Ainsi elle me terrifie et me protège.


1 commentaire:

  1. Martine Besset écrit :

    Je connais une petite Lily qui, à cinq ans, n’acceptait de regarder le dessin animé de Walt Disney « La belle au bois dormant » que si un adulte s’asseyait à ses côtés. « J’ai trop peur de la sorcière », disait-elle, et lorsque celle-ci apparaissait à l’écran, Lily se serrait contre l’épaule accueillante, saisissait la main rassurante.
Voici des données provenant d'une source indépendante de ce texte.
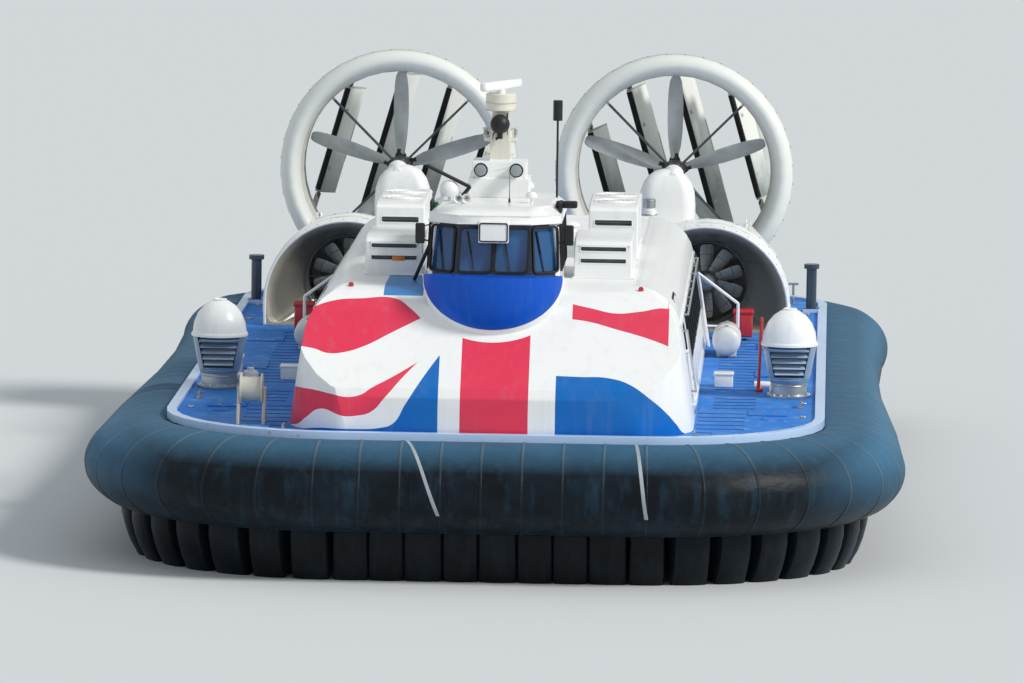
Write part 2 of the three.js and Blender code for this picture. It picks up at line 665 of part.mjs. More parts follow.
function buildEngines() {
  const floor = DECK_Z + SEAT;
  const front = CASING.front + SEAT;
  const profile = (inset, lowZ) => [
    [CASING.inner + inset, lowZ], [CASING.outer - inset, lowZ], [CASING.outer - inset, CASING.top - 520],
    [CASING.outer - 480, CASING.top - inset], [CASING.inner + 300, CASING.top - inset],
    [CASING.inner + inset, CASING.top - 300],
  ];
  for (const [name, side] of SIDES) {
    let casing = runY(profile(0, floor), front, CASING.rear)
      .subtract(runY(profile(CASING.wall, floor - 50), front + CASING.wall, CASING.rear - CASING.wall));
    for (let i = 0; i < 4; i++) {
      casing = casing.subtract(
        box([CASING.outer - 100, CASING.outer + 50], [front + 300, front + 1700], [2700 + i * 130, 2760 + i * 130]),
      );
    }
    const pipe = join(
      rod([2050, 7350, CASING.top - 30], [2050, 7350, 4050], 130, 16),
      rod([2050, 7350, 4040], [2050, 7350, 4200], 95, 16),
    );
    const stack = pipe.subtract(rod([2050, 7350, 3950], [2050, 7350, 4300], 75, 16));
    add(`engine_casing_${name}`, mirrored(casing.add(stack), side), LOOK.white);
    add(`engine_${name}`, mirrored(box([2300, 3450], [5950, 7750], [floor, 3350]), side), LOOK.engine);
  }
}

// The belt-drive pylon that carries each propeller shaft
function buildPylons() {
  const floor = DECK_Z + SEAT;
  const y = [CASING.rear + SEAT, DUCT.front - 20];
  const ring = (z, half, front, rear) => {
    const r = Math.min(half, (rear - front) / 2) * 0.9;
    const fore = arc(half - r, front + r, r, -90, 0, 4);
    const aft = arc(half - r, rear - r, r, 0, 90, 2);
    const right = [...fore, ...aft];
    const left = right.map(([u, v]) => [-u, v]).reverse();
    return [...right, ...left].map(([u, v]) => [u, v, z]);
  };
  // Height, half width, front and rear of the fairing
  const levels = [
    [floor, 500, y[0], y[1]],
    [4080, 500, y[0], y[1]],
    [4300, 480, y[0] + 20, y[1]],
    [4460, 425, y[0] + 60, y[1]],
    [4580, 335, y[0] + 110, y[1]],
    [4655, 225, y[0] + 180, y[1]],
    [4690, 100, y[0] + 260, y[1] - 60],
  ];
  const nacelle = join(
    rod([PYLON_OFFSET, y[1] - 420, DUCT.z], [PYLON_OFFSET, y[1] - 110, DUCT.z], 60, 16, 185),
    rod([PYLON_OFFSET, y[1] - 120, DUCT.z], [PYLON_OFFSET, DUCT.front + 500, DUCT.z], 120, 16, 185),
  );
  const fairing = loft(levels.map(([z, half, front, rear]) => ring(z, half, front, rear))).add(nacelle);
  for (const [name, side] of SIDES) {
    add(`drive_pylon_${name}`, mirrored(moved(fairing, DUCT.x - PYLON_OFFSET, 0, 0), side), LOOK.white);
  }
}

function buildDucts() {
  const { front, chord, bore } = DUCT;
  // Radius and distance from the lip, round the duct's aerofoil section
  const foil = [
    [bore, 420], [bore + 55, 120], [bore + 150, 15], [bore + 235, 0], [bore + 330, 50], [bore + 395, 180],
    [bore + 405, 380], [bore + 350, 850], [bore + 200, chord], [bore + 140, chord], [bore, 1050], [bore, 420],
  ];
  const ring = turnY(foil.map(([r, y]) => [r, front + y]), 40);
  const tail = front + chord;
  // Rudder brackets stand out behind the duct's rim, above and below each rudder
  const bracketAt = (x, sign) => {
    const rim = Math.sqrt((bore + 165) ** 2 - x ** 2);
    const z0 = rudderHalf(x) + 40 + PIN_GAP;
    const span = [z0, rim + 10].map((z) => z * sign).sort((a, b) => a - b);
    return box([x - 45, x + 45], [tail - 60, RUDDER.stock + 70], span);
  };
  const brackets = RUDDER.offsets.flatMap((x) => [bracketAt(x, 1), bracketAt(x, -1)]);
  // Four vanes hold the bearing in front of the propeller
  const bearingY = [front + 500 + SEAT, PROP.y - 180];
  const vane = box([-20, 20], [bearingY[0] + 10, bearingY[1] - 10], [150, bore + 40]);
  const vanes = [45, 135, 225, 315].map((a) => turned(vane, 0, a, 0));
  const bearing = rod([0, bearingY[0], 0], [0, bearingY[1], 0], 200, 16);
  const foot = (x) => box([x - 60, x + 60], [front + 300, front + 1300], [DECK_Z + SEAT - DUCT.z, -bore + 250]);
  const clear = rod([0, front - 100, 0], [0, tail + 100, 0], bore + 110, 40);
  for (const [name, side] of SIDES) {
    const canted = turned(join(ring, ...brackets), 0, -DUCT.cant * side, 0);
    const feet = join(foot(-620), foot(620)).subtract(clear);
    const duct = join(canted, bearing, ...vanes, feet);
    add(`duct_${name}`, moved(duct, side * DUCT.x, 0, DUCT.z), LOOK.cream);
    buildPropeller(name, side, bearingY[1] + PIN_GAP);
    buildRudders(name, side);
  }
}

// Half height of a rudder blade that hangs at x behind the round duct
const rudderHalf = (x) => Math.sqrt(RUDDER.reach ** 2 - x ** 2) - 190;

function buildRudders(name, side) {
  const nose = RUDDER.thick / 2;
  RUDDER.offsets.forEach((x, i) => {
    const half = rudderHalf(x);
    const plan = [
      ...arc(0, 0, nose, 90, 270, 5).map(([u, v]) => [v, u - 60]),
      [-nose * 0.9, 200], [-8, RUDDER.chord - 140], [8, RUDDER.chord - 140], [nose * 0.9, 200],
    ];
    const blade = raise(plan, -half, half);
    const stock = rod([0, 0, -half - 40], [0, 0, half + 40], 28, 12);
    const rudder = moved(turned(join(blade, stock), 0, 0, RUDDER.set), x, RUDDER.stock, 0);
    const placed = moved(turned(rudder, 0, -DUCT.cant * side, 0), side * DUCT.x, 0, DUCT.z);
    add(`rudder_${name}_${i + 1}`, placed, LOOK.cream);
  });
}

function buildPropeller(name, side, shaftFront) {
  const hub = join(
    rod([0, shaftFront, 0], [0, PROP.y - 120, 0], 85, 10),
    rod([0, PROP.y - 130, 0], [0, PROP.y + 150, 0], PROP.hub, 16),
    rod([0, PROP.y + 150, 0], [0, PROP.y + 420, 0], PROP.hub, 16, 50),
  );
  // Radius, chord, thickness and blade angle
  const table = [
    [150, 190, 90, 58], [420, 300, 56, 46], [900, 330, 38, 34], [1430, 280, 24, 25], [PROP.radius, 160, 14, 21],
  ];
  const rings = table.map(([r, chord, thick, angle]) => {
    const a = (angle * Math.PI) / 180;
    const outline = [[-0.5, 0], [-0.25, 0.5], [0.1, 0.45], [0.5, 0], [0.1, -0.45], [-0.25, -0.5]];
    return outline.map(([u, v]) => {
      const along = u * chord;
      const off = v * thick;
      return [along * Math.cos(a) - off * Math.sin(a), along * Math.sin(a) + off * Math.cos(a), r];
    });
  });
  const blade = loft(rings);
  const blades = Array.from({ length: PROP.blades }, (_, i) =>
    turned(blade, 0, (360 * i) / PROP.blades, 0).translate([0, PROP.y, 0]));
  const made = mirrored(join(hub, ...blades), side);
  add(`propeller_${name}`, moved(made, side * DUCT.x, 0, DUCT.z), LOOK.blade);
}

// Bow thruster: a fixed pipe out of the deck, and a domed nozzle that turns on it
function buildThrusters() {
  const { pipeR, pipeTop, mouthR, top } = THRUSTER;
  const floor = DECK_Z + SEAT;
  const pipe = turnZ([
    [0, floor], [pipeR + 70, floor], [pipeR + 70, floor + 50], [pipeR, floor + 60], [pipeR, pipeTop], [0, pipeTop],
  ], 20);
  const foot = pipeTop + PIN_GAP;
  const lip = 3060;
  const dome = Array.from({ length: 6 }, (_, i) => {
    const a = (Math.PI / 2) * (i / 5);
    return [mouthR * Math.cos(a), lip + 30 + (top - lip - 30) * Math.sin(a)];
  });
  const cowl = turnZ([[0, foot], [pipeR + 20, foot], [pipeR + 60, foot + 120], [mouthR, lip], ...dome], 24);
  const mouth = loft([
    [[-340, -600, lip - 20], [340, -600, lip - 20], [340, -60, lip - 20], [-340, -60, lip - 20]],
    [[-240, -600, foot + 100], [240, -600, foot + 100], [240, -60, foot + 100], [-240, -60, foot + 100]],
  ]);
  const nozzle = cowl.subtract(mouth);
  for (const [name, side] of SIDES) {
    const place = (made) => moved(made, side * THRUSTER.x, THRUSTER.y, 0);
    add(`bow_thruster_base_${name}`, place(pipe), LOOK.aluminium);
    add(`bow_thruster_nozzle_${name}`, place(nozzle), LOOK.white);
  }
}

function buildDeckGear() {
  const floor = DECK_Z + SEAT;
  for (const [name, side] of SIDES) {
    const canister = join(
      rod([3530, 600, floor + 280], [3530, 1700, floor + 280], 230, 18),
      box([3370, 3690], [800, 880], [floor, floor + 200]),
      box([3370, 3690], [1420, 1500], [floor, floor + 200]),
    );
    add(`liferaft_${name}`, mirrored(canister, side), LOOK.white);

    const r = 26;
    const railY = 2300;
    const wallX = CABIN.half + 2 * r;
    const rail = join(
      rod([3700, railY, floor], [3700, railY, 2960], r, 8),
      rod([3700, railY, 2950], [wallX - CABIN.lean * 1260, railY, 3460], r, 8),
      rod([wallX, railY, floor + r * CABIN.lean], [wallX - CABIN.lean * 1260, railY, 3480], r, 8),
      rod([3700, railY, 2560], [wallX - CABIN.lean * 360, railY, 2560], r * 0.7, 8),
    );
    add(`side_rail_${name}`, mirrored(rail, side), LOOK.white);
  }
  const x = -3760;
  const y = -9300;
  const leg = (side, foot) => rod([x + side * 200, y + foot, floor - 20], [x + side * 200, y, floor + 560], 28, 6);
  const reel = join(
    leg(1, -230), leg(1, 230), leg(-1, -230), leg(-1, 230),
    rod([x - 230, y, floor + 540], [x + 230, y, floor + 540], 40, 8),
    rod([x - 150, y, floor + 540], [x + 150, y, floor + 540], 190, 12),
    rod([x - 175, y, floor + 540], [x - 150, y, floor + 540], 250, 12),
    rod([x + 150, y, floor + 540], [x + 175, y, floor + 540], 250, 12),
  );
  add("mooring_reel", reel.subtract(box([x - 400, x + 400], [y - 400, y + 400], [2000, floor])), LOOK.white);
}

buildHull();
buildSkirt();
buildCabin();
buildWheelhouse();
buildRoofVents();
buildLiftFans();
buildEngines();
buildPylons();
buildDucts();
buildThrusters();
buildDeckGear();

export default craft;
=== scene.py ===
"""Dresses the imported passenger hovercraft: skirt, paint, glazing, deck gear and fans, in metres."""

import json
import math
from functools import partial

import bmesh
import bpy
from mathutils import Matrix, Vector


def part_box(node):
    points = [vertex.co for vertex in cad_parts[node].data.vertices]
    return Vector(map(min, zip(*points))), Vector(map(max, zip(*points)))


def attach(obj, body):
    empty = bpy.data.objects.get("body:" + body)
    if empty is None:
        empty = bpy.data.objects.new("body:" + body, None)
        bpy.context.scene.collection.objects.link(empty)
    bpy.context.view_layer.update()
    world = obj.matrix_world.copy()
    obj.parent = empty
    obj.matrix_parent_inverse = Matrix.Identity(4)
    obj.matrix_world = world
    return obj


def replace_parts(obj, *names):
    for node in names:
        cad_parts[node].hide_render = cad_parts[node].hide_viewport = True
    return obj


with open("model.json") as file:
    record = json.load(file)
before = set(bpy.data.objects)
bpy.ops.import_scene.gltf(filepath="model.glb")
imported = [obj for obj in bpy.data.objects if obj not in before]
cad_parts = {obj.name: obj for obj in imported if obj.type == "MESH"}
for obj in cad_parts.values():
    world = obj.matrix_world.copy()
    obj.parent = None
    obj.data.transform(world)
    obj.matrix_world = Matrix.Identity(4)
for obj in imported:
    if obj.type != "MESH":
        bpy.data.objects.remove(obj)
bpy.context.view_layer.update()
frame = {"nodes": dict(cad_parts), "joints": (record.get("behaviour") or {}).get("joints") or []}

bl_info = {
    "name": "Passenger hovercraft",
    "version": (1, 0, 0),
    "blender": (4, 5, 0),
    "location": "View3D > Sidebar > Hovercraft",
    "description": "Models the skirt, livery, glazing, deck gear and fans on the packed hovercraft",
    "category": "Add Mesh",
}

SIDES = {"port": 1, "starboard": -1}
UP, OUT, AFT = Vector((0, 0, 1)), Vector((1, 0, 0)), Vector((0, 1, 0))


def linear(hex_colour):
    """Turns an sRGB hex colour into the linear colour that a shader takes."""
    values = [int(hex_colour[i : i + 2], 16) / 255 for i in (1, 3, 5)]
    return (*(v / 12.92 if v <= 0.04045 else ((v + 0.055) / 1.055) ** 2.4 for v in values), 1.0)


def joint_place(name):
    """Where a joint's axis passes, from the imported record."""
    return Vector(next(j["pos_m"] for j in frame["joints"] if j["name"] == name))


# Main places of the craft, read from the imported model
HULL_LOW, HULL_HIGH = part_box("hull")
DECK_HALF, DECK_FRONT, DECK_REAR = HULL_HIGH.x, HULL_LOW.y, HULL_HIGH.y
NOSE_LOW, NOSE_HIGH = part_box("cabin_nose")
ROOF_TOP, CABIN_HALF = NOSE_HIGH.z, NOSE_HIGH.x
FLOOR, CABIN_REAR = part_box("cabin_bulkhead")[0].z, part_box("cabin_bulkhead")[1].y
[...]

Quel délice ce devait être, d’avoir peur tout en sachant que la sorcière ne quitterait pas l’écran, et que le canapé, la maison tout entière, la présence de sa famille autour d’elle, la protégeaient de la férocité du monde !
    Les personnages terrifiants des contes continuent leur vie à travers les siècles, leur pouvoir est inchangé malgré l’évolution des mœurs et des techniques. Je pense à une planche de Claire Brétécher où l’on voit deux petits enfants, avachis au fond d’un canapé, regarder avec indifférence les horreurs qui défilent sur l’écran d’un téléviseur : scènes gore, actualités sanglantes…Lorsque passe « Le petit chaperon rouge », et qu’apparaît le loup, les deux bambins terrifiés se blottissent l’un contre l’autre en hurlant …
    Les monstres s’appellent Maléfique, Carabosse, Bogeyman ou Boekel, selon les langues et les pays, mais ils ont en commun de surgir du fond des âges et de continuer à susciter un effroi déraisonnable et délicieux chez tous les enfants à qui on raconte des histoires. Car c’est avant tout le récit qui assure leur survie, qui entretient leur existence dans l’imaginaire des enfants grands et petits. Le mythe vient toucher des peurs ancestrales tapies au fond de notre cerveau reptilien, la peur d’être dévoré, démembré, dépecé, englouti, qui trouvent à s’incarner dans des personnages redoutés. A l’écoute de ces histoires, la peur a un nom, un visage, elle est apprivoisée, mise à distance, surtout si maman ou grand-mère ne sont pas loin.
    Mais si, à la place du loup ou de la sorcière, survient l’IRA, Daech, un violeur ou un assassin, alors c’est autre chose qui surgit : le mythe fait place au réel, et la terreur ne peut être jugulée.